Малыш на стекле письменного стола расставляет спичечные коробки и солдат, которые повторяют логику всех бывших и будущих сражений, но с одной поправкой: солдаты вновь становятся в строй, спичечные коробки будут вновь стенами крепостей. Он ищет формулу победы, в которой нет жертв. Он не знает, что это невозможно, но меня ведь это тоже не останавливает.
К моему приходу Соня подготовилась, она не позволяет прервать свою речь, в которой все до конца продумано.
– Я решила обойтись без тебя. Что бы ты ни говорил, ты – эгоист. Ты всегда занимал удобную для себя позицию. Ты пренебрегал мелочами, но все-таки сумку предоставлял тащить мне, и я тащила ее после дурацкой работы по очередям. Мне некогда было любоваться тобой, но я никогда не сомневалась, что ты, в принципе, добр, по-своему исключителен… Но ты бросил нас, так может сделать только подонок. Я не могу видеть тебя без того, чтобы не повторять потом сотню и тысячу раз везде, где бы я ни была: меня бросили, бросили, бросили…
Как близка Соня! Но мое прикосновение взорвет весь порох: ее горячие руки вцепятся в меня, но я всего лишь соломинка, которая не может удержать ее на поверхности. Я могу только погрузиться вместе с нею на дно, в ночной шепот, в присутствие одного подле другого, в утреннюю усталость, которую люди приучаются с годами преодолевать молчанием и поцелуями мертвецов. Предали и меня, но она не хочет делить вину на двоих. Для себя она нашла снисхождение и требует любви, любви во что бы то ни стало, но любви нет, и остается одно требование. Она плачет и покачивается на стуле. Малыш кладет руку на ее плечо. Я знаю, как бы он обрадовался, если бы вторую руку мог положить на плечо мне. Мы с ним равны перед Сониным несчастьем. Он задумывается, ему на помощь не могут прийти затасканные слова утешений. Он произносит бессмыслицу, но суверенностью чародея.

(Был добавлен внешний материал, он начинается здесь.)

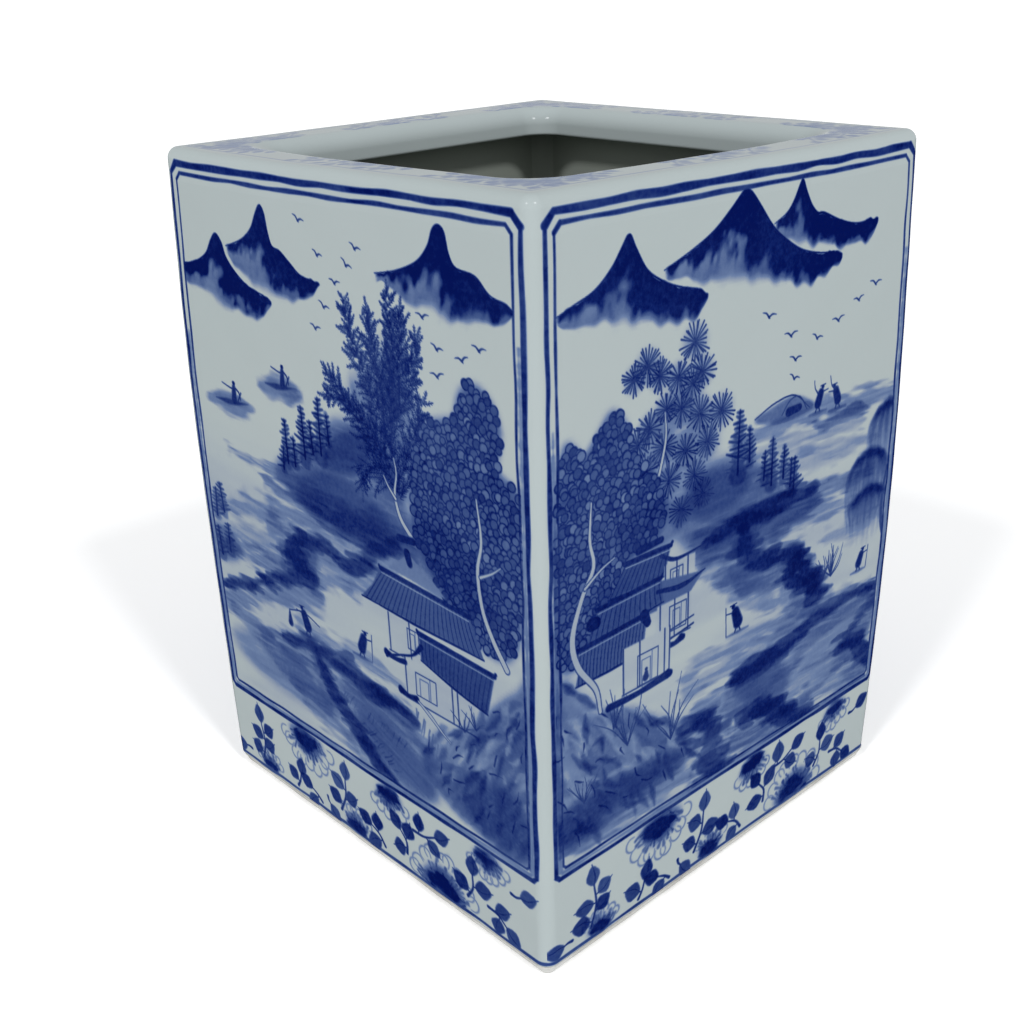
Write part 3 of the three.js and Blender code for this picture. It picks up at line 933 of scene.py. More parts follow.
    # Pine and round-leaved tree
    panel.wash([(29, 54), (36, 46), (44, 44), (48, 52), (52, 58), (50, 66), (42, 74), (32, 72), (27, 62)],
        0.36, soft=2.0, streak=0.6, pool=0)
    bursts = [(44.6, 35.6, 4.6), (30.4, 37.8, 4.4), (26.6, 39.6, 3.6), (34, 40.5, 3.8), (39.6, 42, 4),
        (47, 42.4, 4.2), (44, 44.4, 4)]
    bursts += [(53.4, 52.6, 4.6), (46.6, 51.6, 4.6), (40.6, 49, 4), (36, 48, 3.8), (31, 51, 4),
        (27.6, 53.6, 4), (35.4, 56, 4.2)]
    bursts += [(49, 58.4, 4.2), (42, 58.6, 4.2), (30, 60, 4), (37, 64, 4.2), (45, 65, 4), (33, 69, 4),
        (41, 71.6, 3.8), (48, 70, 3.6)]
    for x, y, radius in bursts:
        needle_burst(panel, (x, y), radius)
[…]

– Не плачь, мама, отдохни. Или ничего не делай. Или делай по-своему. Бывает тяжелее… Может быть грустно, очень грустно. Бывают тяжелые дни: понедельники, вторники, семнадцатые числа, двадцать третьего, тридцать третьего и в другие дни…
Я выхожу на лестницу. В комнате тишина, которую сочинил малыш-врачеватель. Каждому зачтется свое. Господи, помилуй меня! Ты пронзил меня, а я пронзаю других.